Besides solar, the government has also become increasingly resistant to wind projects. Support for onshore wind projects is to be dramatically reduced, and efforts to make it economically difficult for such projects are likely to be introduced.
Instead, the government remains committed to experimental shale gas extraction, and is passing new laws to ensure opponents have no power to prevent headway with the work.
To date, only one shale gas drilling site has operated in the UK, but drilling was halted in 2011 after it caused earthquakes. Experimental drilling in Lancashire could begin next year, but it will be much longer before shale gas is powering any significant number of British businesses.
What’s next?
The move to renewable energy generation is gathering steam. In Australia, where similar concerns over energy prices exist, rapid take-up of domestic rooftop solar arrays has forced huge slashes in the wholesale price of energy, and stirred scepticism over the value of the grid.
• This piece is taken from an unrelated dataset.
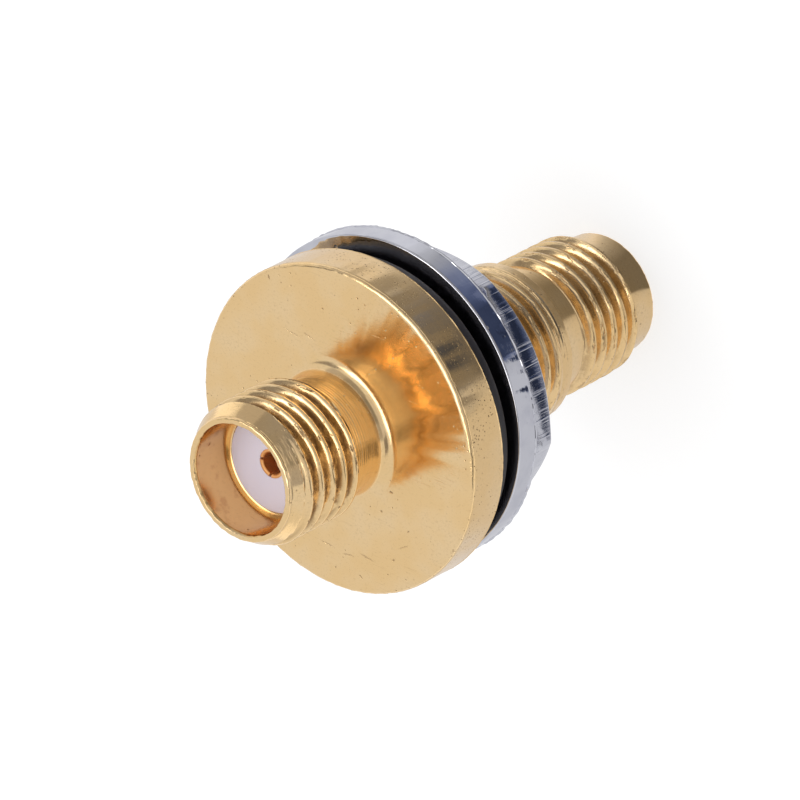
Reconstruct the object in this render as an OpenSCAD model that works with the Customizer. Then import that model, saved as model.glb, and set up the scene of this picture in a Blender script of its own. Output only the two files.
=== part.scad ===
// Panel bulkhead adapter with a screw jack at each end, a round flange,
// a rubber gasket, a loose washer and a hexagon nut. Millimetres, +Z up.
// The long end stands on Z = 0 and the short, flanged end is on top.

/* [Body] */
// Overall height from rim to rim
total_len = 23.74; // [20:0.01:28]
// Radius over the crests of both jack threads
jack_r = 3.15; // [3:0.01:3.18]
// Radius of the plain lead-in at both rims
tip_r = 2.69; // [2.6:0.01:2.75]
// Distance between neighbouring thread crests
pitch = 0.7056; // [0.6:0.0001:0.8]
// Width of the flat on top of a crest
crest_flat = 0.12; // [0.06:0.01:0.2]
// Depth of the thread below its crests
thread_depth = 0.43; // [0.3:0.01:0.46]
// Radius over the first, unfinished crest of a jack thread
start_crest_r = 2.93; // [2.8:0.01:3.1]
// Height of the first crest of the lower jack
far_crest_z = 1.68; // [1.2:0.01:2]
// Length of the upper jack from the flange to its rim
near_len = 6.13; // [5.8:0.01:6.5]
// Distance from the flange to the lowest crest of the upper jack
neck_len = 2.27; // [2:0.01:2.5]
// Number of crests on each jack
jack_crests = 5; // [3:1:6]
// Radius of the turned neck between flange and upper thread
neck_r = 2.62; // [2.5:0.01:2.8]
// Radius of the rounding where the neck meets the flange
neck_fillet = 0.58; // [0.3:0.01:0.9]
// Radius of the relief between the two lower threads
relief_r = 2.87; // [2.7:0.01:3]
// Distance from the lower jack's highest crest to the relief
relief_gap = 0.55; // [0.4:0.01:0.8]
// Length of the relief
relief_len = 1.0; // [0.8:0.01:1.2]
// Edge break at the rims
rim_break = 0.06; // [0.02:0.01:0.1]

/* [Mounting thread] */
// Radius over the crests of the mounting thread
mount_r = 3.53; // [3.4:0.01:3.7]
// Height of the cone between the relief and the mounting thread
mount_cone = 0.51; // [0.3:0.01:0.8]
// Length of the plain land where the mounting thread starts
mount_land = 0.65; // [0.3:0.01:0.9]
// Edge break at the start of that land
mount_break = 0.03; // [0.02:0.01:0.1]
// Radius of the relief that carries the gasket
seat_r = 3.05; // [2.9:0.01:3.1]
// Length of that relief below the gasket
seat_run = 0.15; // [0.1:0.01:0.4]

/* [Flange] */
// Radius of the flange
flange_r = 7.2; // [7:0.01:7.5]
// Thickness of the flange
flange_t = 1.94; // [1.6:0.01:2.2]
// Bevel at the flange's upper edge
flange_bevel = 0.15; // [0.05:0.01:0.3]
// Bevel at the flange's lower edge
flange_back_bevel = 0.05; // [0.02:0.01:0.15]

/* [Sockets] */
// Radius of the counterbore in each jack
socket_r = 2.36; // [2.3:0.01:2.4]
// Depth of the counterbore
socket_depth = 2.03; // [1.9:0.01:2.1]
// Radius of the insulators and of the bore through the body
insulator_r = 2.14; // [2:0.01:2.2]
// Outer radius of the centre contact
contact_r = 0.635; // [0.6:0.005:0.66]
// Radius of the pin socket in each end of the contact
pin_socket_r = 0.48; // [0.46:0.005:0.5]
// Depth of the pin socket
pin_socket_depth = 3.0; // [2.8:0.1:3.5]
// Width of the slots between the contact's spring fingers
slot_w = 0.12; // [0.08:0.01:0.2]
// Length of those slots
slot_len = 2.3; // [1.8:0.1:2.6]
// Turn of the slots about the axis
slot_turn = 85; // [0:1:89]
// Radius of the collar that holds the contact
collar_r = 1.0; // [0.8:0.01:1.2]
// Length of that collar
collar_len = 1.2; // [0.8:0.1:2]

/* [Gasket] */
// How far the gasket's rim sits inside the flange's
gasket_inset = 0.45; // [0.1:0.01:1]
// Thickness of the gasket
gasket_t = 1.0; // [0.6:0.01:1.2]
// Rounding of the gasket's outer edges
gasket_round = 0.25; // [0.1:0.01:0.45]

/* [Washer] */
// How far the washer's rim sits inside the flange's
washer_inset = 0.02; // [-0.2:0.01:0.4]
// Thickness of the washer
washer_t = 1.07; // [0.9:0.01:1.2]
// Clearance between the washer's hole and the thread, all round
washer_gap = 0.28; // [0.25:0.01:0.35]
// How far the loose washer sits off the axis
washer_shift = 0.237; // [0:0.001:0.25]
// Direction of that shift
washer_shift_turn = 130; // [0:1:359]
// Edge break of the washer
washer_break = 0.07; // [0.03:0.01:0.15]
// Room between the gasket and the washer as the nut stands
panel_gap = 0.26; // [0.02:0.01:4]

/* [Nut] */
// How far the nut's flats sit inside the washer's rim
nut_inset = 1.18; // [0.9:0.01:1.6]
// Height of the nut
nut_h = 2.13; // [2:0.01:2.5]
// How much the drawn bar's corners are blunted
nut_blunt = 0.05; // [0.02:0.01:0.2]
// How far the upper face ends inside the flats
nut_top_inset = 0.2; // [0:0.01:0.5]
// Angle of the upper bevel from the face
nut_top_bevel = 30; // [20:1:45]
// How far the lower face ends inside the flats
nut_low_inset = 0.07; // [0:0.01:0.5]
// Angle of the lower bevel from the face
nut_low_bevel = 45; // [20:1:50]
// Running clearance between the nut and the mounting thread's crests
nut_gap = 0.05; // [0.02:0.01:0.1]
// Bevel at the mouths of the nut's bore
nut_mouth = 0.25; // [0.1:0.01:0.4]

/* [Hidden] */
$fn = 96;
thread_root_r = jack_r - thread_depth;
mount_root_r = mount_r - thread_depth;
half_crest = crest_flat / 2;
flank = thread_depth * tan(30);
flange_top = total_len - near_len;
flange_z = flange_top - flange_t;
near_crest_z = flange_top + neck_len;
relief_z = far_crest_z + (jack_crests - 1) * pitch + relief_gap;
mount_z = relief_z + relief_len + mount_cone;
mount_crest_z = mount_z + mount_land;
gasket_z = flange_z - gasket_t;
seat_z = gasket_z - seat_run;
mount_crests = floor((seat_z - mount_crest_z - half_crest - flank) / pitch) + 1;
middle_z = total_len / 2;
gasket_r = flange_r - gasket_inset;
washer_r = flange_r - washer_inset;
washer_z = gasket_z - panel_gap - washer_t;
flat_r = washer_r - nut_inset;
nut_corner_r = flat_r / cos(30) - nut_blunt;
nut_top_face_r = flat_r - nut_top_inset;
nut_low_face_r = flat_r - nut_low_inset;
nut_z = washer_z - nut_h;
nut_bore_r = mount_r + nut_gap;
gold = [0.86, 0.68, 0.38];
nickel = [0.78, 0.78, 0.82];

// One ridge of a thread as a run of profile points, from low to high.
function ridge(z, top_r, root_r) = let (run = (top_r - root_r) * tan(30))
    [[root_r, z - half_crest - run], [top_r, z - half_crest],
     [top_r, z + half_crest], [root_r, z + half_crest + run]];

// Every ridge of one thread, one after the other.
function ridges(z, count, top_r, root_r) = [for (i = [0:count - 1]) each ridge(z + i * pitch, top_r, root_r)];

function lower_jack_points() = concat(
    [[0.1, 0], [tip_r - rim_break, 0], [tip_r, rim_break],
     [tip_r, far_crest_z - half_crest - (start_crest_r - tip_r) * tan(30)],
     [start_crest_r, far_crest_z - half_crest], [start_crest_r, far_crest_z + half_crest],
     [thread_root_r, far_crest_z + half_crest + (start_crest_r - thread_root_r) * tan(30)]],
    ridges(far_crest_z + pitch, jack_crests - 1, jack_r, thread_root_r),
    [[relief_r, relief_z], [relief_r, relief_z + relief_len]]);

function mount_points() = concat(
    [[mount_r - mount_break, mount_z], [mount_r, mount_z + mount_break],
     [mount_r, mount_crest_z + half_crest], [mount_root_r, mount_crest_z + half_crest + flank]],
    ridges(mount_crest_z + pitch, mount_crests - 1, mount_r, mount_root_r),
    [[mount_root_r, seat_z], [seat_r, seat_z], [seat_r, flange_z]]);

function flange_points() = [
    [flange_r - flange_back_bevel, flange_z], [flange_r, flange_z + flange_back_bevel],
    [flange_r, flange_top - flange_bevel], [flange_r - flange_bevel, flange_top],
    [neck_r, flange_top]];

function upper_jack_points() = let (start_z = near_crest_z + (jack_crests - 1) * pitch) concat(
    [[neck_r, near_crest_z - half_crest - (jack_r - neck_r) * tan(30)],
     [jack_r, near_crest_z - half_crest], [jack_r, near_crest_z + half_crest],
     [thread_root_r, near_crest_z + half_crest + flank]],
    ridges(near_crest_z + pitch, jack_crests - 2, jack_r, thread_root_r),
    [[thread_root_r, start_z - half_crest - (start_crest_r - thread_root_r) * tan(30)],
     [start_crest_r, start_z - half_crest], [start_crest_r, start_z + half_crest],
     [tip_r, start_z + half_crest + (start_crest_r - tip_r) * tan(30)],
     [tip_r, total_len - rim_break], [tip_r - rim_break, total_len], [0.1, total_len]]);

// Inside corner of radius r between a wall at x = 0 and a floor at y = 0.
module inside_corner(r) {
    difference() {
        translate([-0.05, -0.05]) square(r + 0.05);
        translate([r, r]) circle(r);
    }
}

module body() {
    color(gold) rotate_extrude() difference() {
        union() {
            polygon(concat(lower_jack_points(), mount_points(), flange_points(), upper_jack_points()));
            translate([neck_r, flange_top]) inside_corner(neck_fillet);
        }
        translate([-1, -1]) square([insulator_r + 1, total_len + 2]);
        for (z = [-1, total_len - socket_depth]) translate([-1, z]) square([socket_r + 1, socket_depth + 1]);
        for (end = [[0, 1], [total_len, -1]]) polygon([
            [0, end[0] - end[1]], [socket_r + rim_break + 1, end[0] - end[1]],
            [socket_r, end[0] + end[1] * rim_break], [0, end[0] + end[1] * rim_break]]);
    }
}

// Half of the insulator, from its outer face to the middle of the body.
module insulator(outer_z, inward) {
    face = outer_z + inward * socket_depth;
    low = min(face, middle_z);
    collar_low = inward > 0 ? middle_z - collar_len / 2 : middle_z;
    color([0.93, 0.92, 0.94]) rotate_extrude() difference() {
        translate([contact_r, low]) square([insulator_r - contact_r, abs(middle_z - face)]);
        translate([0, collar_low]) square([collar_r, collar_len / 2]);
    }
}

module dielectric_near() insulator(total_len, -1);

module dielectric_far() insulator(0, 1);

module centre_contact() {
    length = total_len - 2 * socket_depth;
    color(gold) difference() {
        union() {
            translate([0, 0, socket_depth]) cylinder(r = contact_r, h = length);
            translate([0, 0, middle_z - collar_len / 2]) cylinder(r = collar_r, h = collar_len);
        }
        for (z = [socket_depth - 1, total_len - socket_depth - pin_socket_depth])
            translate([0, 0, z]) cylinder(r = pin_socket_r, h = pin_socket_depth + 1);
        for (z = [socket_depth - 1, total_len - socket_depth - slot_len], a = [0, 90])
            rotate([0, 0, a + slot_turn]) translate([-slot_w / 2, -1, z]) cube([slot_w, 2, slot_len + 1]);
    }
}

module gasket() {
    g = gasket_round;
    color([0.06, 0.055, 0.06]) rotate_extrude() translate([0, gasket_z]) {
        translate([seat_r, 0]) square([gasket_r - g - seat_r, gasket_t]);
        translate([seat_r, g]) square([gasket_r - seat_r, gasket_t - 2 * g]);
        for (z = [g, gasket_t - g]) translate([gasket_r - g, z]) circle(g);
    }
}

module washer() {
    b = washer_break;
    hole_r = mount_r + washer_gap;
    color(nickel) rotate([0, 0, washer_shift_turn]) translate([washer_shift, 0, washer_z]) rotate_extrude() polygon([
        [hole_r + b, 0], [washer_r - b, 0], [washer_r, b], [washer_r, washer_t - b],
        [washer_r - b, washer_t], [hole_r + b, washer_t], [hole_r, washer_t - b], [hole_r, b]]);
}

module nut() {
    low_drop = (nut_corner_r - nut_low_face_r) * tan(nut_low_bevel);
    top_drop = (nut_corner_r - nut_top_face_r) * tan(nut_top_bevel);
    color(nickel) translate([0, 0, nut_z]) intersection() {
        cylinder(r = flat_r / cos(30), h = nut_h, $fn = 6);
        rotate_extrude() polygon([
            [nut_bore_r + nut_mouth, 0], [nut_low_face_r, 0], [nut_corner_r, low_drop],
            [nut_corner_r, nut_h - top_drop], [nut_top_face_r, nut_h], [nut_bore_r + nut_mouth, nut_h],
            [nut_bore_r, nut_h - nut_mouth], [nut_bore_r, nut_mouth]]);
    }
}

body();
dielectric_near();
dielectric_far();
centre_contact();
gasket();
washer();
nut();
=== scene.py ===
import math
import bmesh
import bpy
from mathutils import Matrix, Vector, noise


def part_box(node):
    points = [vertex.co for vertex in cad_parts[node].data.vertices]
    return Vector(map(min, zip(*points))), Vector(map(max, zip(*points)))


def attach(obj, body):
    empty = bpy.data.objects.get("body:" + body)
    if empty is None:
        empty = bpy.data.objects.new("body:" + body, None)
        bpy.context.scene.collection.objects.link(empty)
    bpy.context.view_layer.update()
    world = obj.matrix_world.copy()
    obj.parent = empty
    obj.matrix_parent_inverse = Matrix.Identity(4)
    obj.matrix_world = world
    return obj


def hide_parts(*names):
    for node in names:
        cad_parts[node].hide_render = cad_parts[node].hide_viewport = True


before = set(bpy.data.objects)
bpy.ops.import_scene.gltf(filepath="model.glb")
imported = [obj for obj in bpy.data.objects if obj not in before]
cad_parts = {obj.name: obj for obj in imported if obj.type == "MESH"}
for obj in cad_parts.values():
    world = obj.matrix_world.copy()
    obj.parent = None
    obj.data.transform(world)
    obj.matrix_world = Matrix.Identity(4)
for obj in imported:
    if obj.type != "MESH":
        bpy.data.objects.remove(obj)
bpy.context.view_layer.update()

mm = 0.001
midHeight = 11.87  # half the adapter's length in mm
print("frame loaded:", sorted(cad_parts))


class Wire:
    # A socket that adds its own Math nodes when it is used in an expression.
    def __init__(self, bench, socket):
        self.bench, self.socket = bench, socket

    def join(self, operation, first, second=None):
        inputs = {i: v for i, v in enumerate((first, second)) if v is not None}
        return self.bench.node("ShaderNodeMath", {"operation": operation}, inputs).out()

    def __add__(self, other): return self.join("ADD", self, other)
    def __radd__(self, other): return self.join("ADD", other, self)
    def __sub__(self, other): return self.join("SUBTRACT", self, other)
    def __rsub__(self, other): return self.join("SUBTRACT", other, self)
    def __mul__(self, other): return self.join("MULTIPLY", self, other)
    def __rmul__(self, other): return self.join("MULTIPLY", other, self)
    def __truediv__(self, other): return self.join("DIVIDE", self, other)
    def __pow__(self, other): return self.join("POWER", self, other)
    def __abs__(self): return self.join("ABSOLUTE", self)

    def least(self, other): return self.join("MINIMUM", self, other)
    def most(self, other): return self.join("MAXIMUM", self, other)

    # 0 below low, 1 above high, smooth between.
    def ease(self, low, high):
        return self.bench.node("ShaderNodeMapRange", {"interpolation_type": "SMOOTHSTEP"},
                               {"Value": self, "From Min": low, "From Max": high}).out()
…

According to the Commonwealth Scientific and Industrial Research Organisation, by 2040 over half of all electricity in Australia may be generated in the same place it’s used.
In England it is indisputably cloudier than Australia, but as solar technology continues to improve and costs continue to fall, it is unclear how centralised fossil-fuel generation can adapt to compete with cheaper, greener energy solutions.
British companies are tuning in to changing consumer expectations around ethical trading and environmental concerns. So as the price of power rises, it makes commercial sense to look for renewable energy solutions.